- _Items_
====

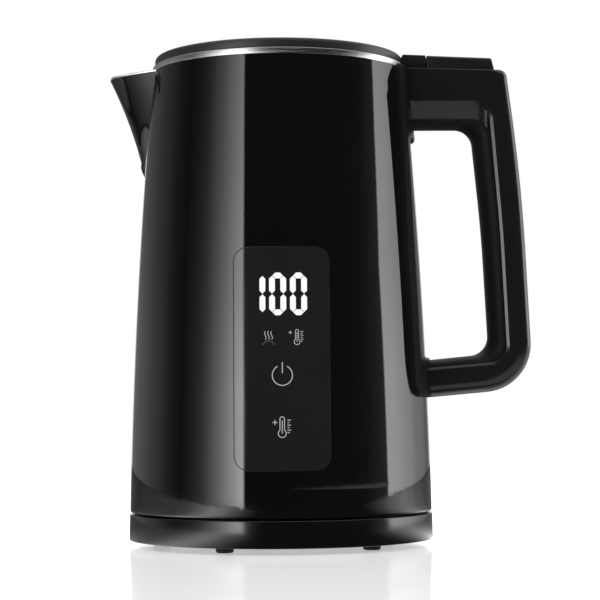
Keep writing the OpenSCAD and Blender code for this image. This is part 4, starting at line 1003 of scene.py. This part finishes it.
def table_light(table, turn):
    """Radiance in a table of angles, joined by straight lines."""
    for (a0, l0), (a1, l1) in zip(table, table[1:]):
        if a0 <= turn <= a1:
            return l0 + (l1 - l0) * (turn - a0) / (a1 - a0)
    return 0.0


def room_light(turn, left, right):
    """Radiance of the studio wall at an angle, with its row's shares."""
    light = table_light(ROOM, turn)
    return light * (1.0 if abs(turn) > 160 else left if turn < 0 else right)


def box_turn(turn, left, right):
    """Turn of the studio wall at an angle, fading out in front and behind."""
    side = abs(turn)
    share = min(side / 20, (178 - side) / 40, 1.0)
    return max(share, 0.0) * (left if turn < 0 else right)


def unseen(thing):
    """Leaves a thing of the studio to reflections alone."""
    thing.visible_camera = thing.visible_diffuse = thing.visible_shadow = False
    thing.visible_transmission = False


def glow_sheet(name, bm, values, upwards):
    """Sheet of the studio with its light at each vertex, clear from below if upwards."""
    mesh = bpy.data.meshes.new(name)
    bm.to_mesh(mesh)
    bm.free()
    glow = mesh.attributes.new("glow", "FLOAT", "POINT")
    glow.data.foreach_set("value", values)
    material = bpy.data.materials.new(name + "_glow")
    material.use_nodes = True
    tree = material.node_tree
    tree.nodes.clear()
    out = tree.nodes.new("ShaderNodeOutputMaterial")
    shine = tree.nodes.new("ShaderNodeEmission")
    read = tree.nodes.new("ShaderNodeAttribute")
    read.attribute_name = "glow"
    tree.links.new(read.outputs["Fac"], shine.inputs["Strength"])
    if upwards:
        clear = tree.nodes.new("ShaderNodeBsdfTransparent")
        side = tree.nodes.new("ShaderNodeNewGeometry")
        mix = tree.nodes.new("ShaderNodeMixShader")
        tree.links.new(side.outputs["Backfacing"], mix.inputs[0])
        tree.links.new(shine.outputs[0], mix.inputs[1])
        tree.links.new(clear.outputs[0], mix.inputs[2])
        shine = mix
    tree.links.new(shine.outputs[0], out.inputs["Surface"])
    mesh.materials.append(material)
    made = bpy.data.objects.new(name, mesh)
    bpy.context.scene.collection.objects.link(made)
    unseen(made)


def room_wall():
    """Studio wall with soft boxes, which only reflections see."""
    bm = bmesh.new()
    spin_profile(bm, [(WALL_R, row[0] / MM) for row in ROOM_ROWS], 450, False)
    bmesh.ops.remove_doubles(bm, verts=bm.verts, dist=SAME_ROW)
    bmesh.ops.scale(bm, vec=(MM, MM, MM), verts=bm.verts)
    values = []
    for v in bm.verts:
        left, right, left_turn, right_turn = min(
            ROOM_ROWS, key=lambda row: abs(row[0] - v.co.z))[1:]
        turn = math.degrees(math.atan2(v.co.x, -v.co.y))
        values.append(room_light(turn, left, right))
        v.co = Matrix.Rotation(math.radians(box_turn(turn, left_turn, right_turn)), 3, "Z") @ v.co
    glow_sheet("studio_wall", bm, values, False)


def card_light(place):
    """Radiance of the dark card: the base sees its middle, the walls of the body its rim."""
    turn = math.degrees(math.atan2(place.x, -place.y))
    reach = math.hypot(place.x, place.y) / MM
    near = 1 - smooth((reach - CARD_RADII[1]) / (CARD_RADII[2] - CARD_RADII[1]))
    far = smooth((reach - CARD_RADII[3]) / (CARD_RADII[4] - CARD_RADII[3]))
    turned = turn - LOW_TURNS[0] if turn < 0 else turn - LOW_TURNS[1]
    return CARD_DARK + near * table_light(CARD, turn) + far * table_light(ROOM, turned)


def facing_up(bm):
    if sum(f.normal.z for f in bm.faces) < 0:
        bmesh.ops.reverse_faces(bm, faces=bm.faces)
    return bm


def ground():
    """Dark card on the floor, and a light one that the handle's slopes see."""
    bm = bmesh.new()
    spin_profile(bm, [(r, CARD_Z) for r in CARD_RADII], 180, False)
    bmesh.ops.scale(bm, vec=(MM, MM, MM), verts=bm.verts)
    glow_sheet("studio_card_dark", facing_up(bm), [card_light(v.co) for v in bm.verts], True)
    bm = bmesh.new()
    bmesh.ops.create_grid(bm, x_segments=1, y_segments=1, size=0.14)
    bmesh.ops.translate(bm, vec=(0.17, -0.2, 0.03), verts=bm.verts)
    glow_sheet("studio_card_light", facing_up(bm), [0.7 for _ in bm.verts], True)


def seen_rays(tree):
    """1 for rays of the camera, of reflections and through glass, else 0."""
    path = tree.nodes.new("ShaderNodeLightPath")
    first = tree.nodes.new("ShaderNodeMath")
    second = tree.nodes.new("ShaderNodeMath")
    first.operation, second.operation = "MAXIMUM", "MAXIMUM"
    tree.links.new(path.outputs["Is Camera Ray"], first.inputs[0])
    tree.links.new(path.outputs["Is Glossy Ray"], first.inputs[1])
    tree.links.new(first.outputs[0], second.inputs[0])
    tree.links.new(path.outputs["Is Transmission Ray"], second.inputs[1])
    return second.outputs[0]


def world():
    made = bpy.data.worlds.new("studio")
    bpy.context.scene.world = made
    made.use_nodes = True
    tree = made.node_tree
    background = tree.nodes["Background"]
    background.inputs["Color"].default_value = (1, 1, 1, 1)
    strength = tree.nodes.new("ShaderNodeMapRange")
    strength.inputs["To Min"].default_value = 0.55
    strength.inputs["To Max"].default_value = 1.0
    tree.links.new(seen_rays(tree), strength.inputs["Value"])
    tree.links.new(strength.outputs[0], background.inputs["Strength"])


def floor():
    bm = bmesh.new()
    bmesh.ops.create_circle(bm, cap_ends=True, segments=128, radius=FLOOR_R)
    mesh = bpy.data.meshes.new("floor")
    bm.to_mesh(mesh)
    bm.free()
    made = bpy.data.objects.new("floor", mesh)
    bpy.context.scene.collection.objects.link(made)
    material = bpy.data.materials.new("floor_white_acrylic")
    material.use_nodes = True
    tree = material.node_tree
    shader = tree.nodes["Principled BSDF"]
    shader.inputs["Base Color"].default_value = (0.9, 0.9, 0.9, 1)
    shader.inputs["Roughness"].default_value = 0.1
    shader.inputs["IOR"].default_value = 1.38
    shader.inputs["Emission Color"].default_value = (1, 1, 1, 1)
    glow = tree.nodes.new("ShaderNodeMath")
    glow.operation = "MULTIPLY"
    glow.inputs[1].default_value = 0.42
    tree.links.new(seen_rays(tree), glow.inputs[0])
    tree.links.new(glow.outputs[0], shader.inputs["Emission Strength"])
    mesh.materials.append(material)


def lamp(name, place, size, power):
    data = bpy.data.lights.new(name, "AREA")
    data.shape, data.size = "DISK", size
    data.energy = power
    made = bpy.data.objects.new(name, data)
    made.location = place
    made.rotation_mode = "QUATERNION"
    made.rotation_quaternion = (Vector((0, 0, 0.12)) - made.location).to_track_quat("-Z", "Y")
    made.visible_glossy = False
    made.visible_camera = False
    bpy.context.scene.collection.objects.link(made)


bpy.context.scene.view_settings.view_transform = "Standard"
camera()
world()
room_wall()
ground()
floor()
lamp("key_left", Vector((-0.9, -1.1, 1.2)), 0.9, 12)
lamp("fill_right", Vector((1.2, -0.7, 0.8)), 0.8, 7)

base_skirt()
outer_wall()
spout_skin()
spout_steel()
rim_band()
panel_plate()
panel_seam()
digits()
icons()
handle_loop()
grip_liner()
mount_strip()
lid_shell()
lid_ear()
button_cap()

====

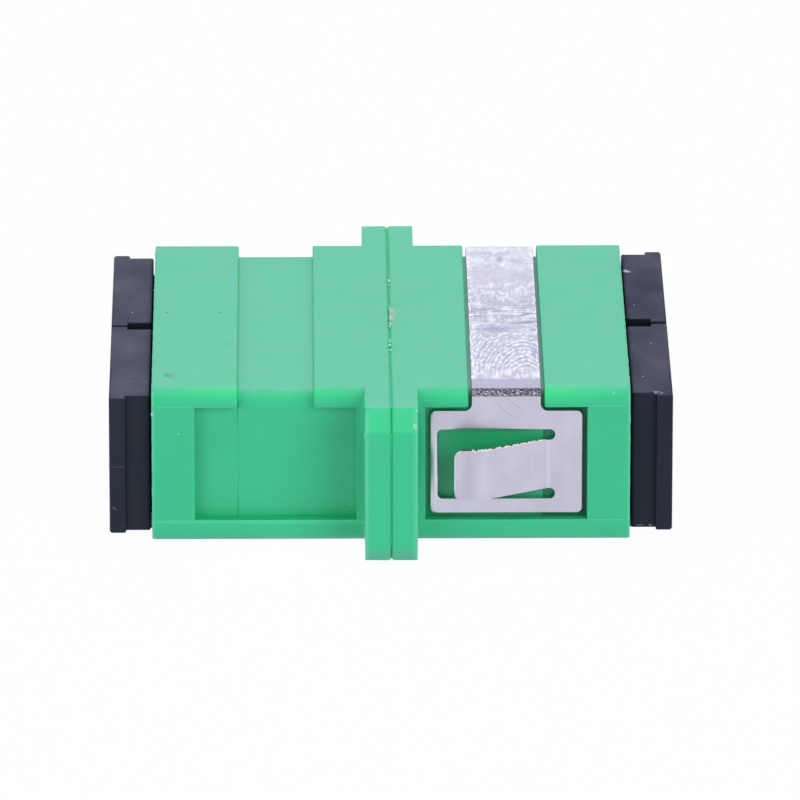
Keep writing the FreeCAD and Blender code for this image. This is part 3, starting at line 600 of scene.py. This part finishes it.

====

- _What the exercise asks_
Each line that holds the word "image" should be extracted from the records.

- _Exercise answer_
Keep writing the OpenSCAD and Blender code for this image. This is part 4, starting at line 1003 of scene.py. This part finishes it.
Keep writing the FreeCAD and Blender code for this image. This is part 3, starting at line 600 of scene.py. This part finishes it.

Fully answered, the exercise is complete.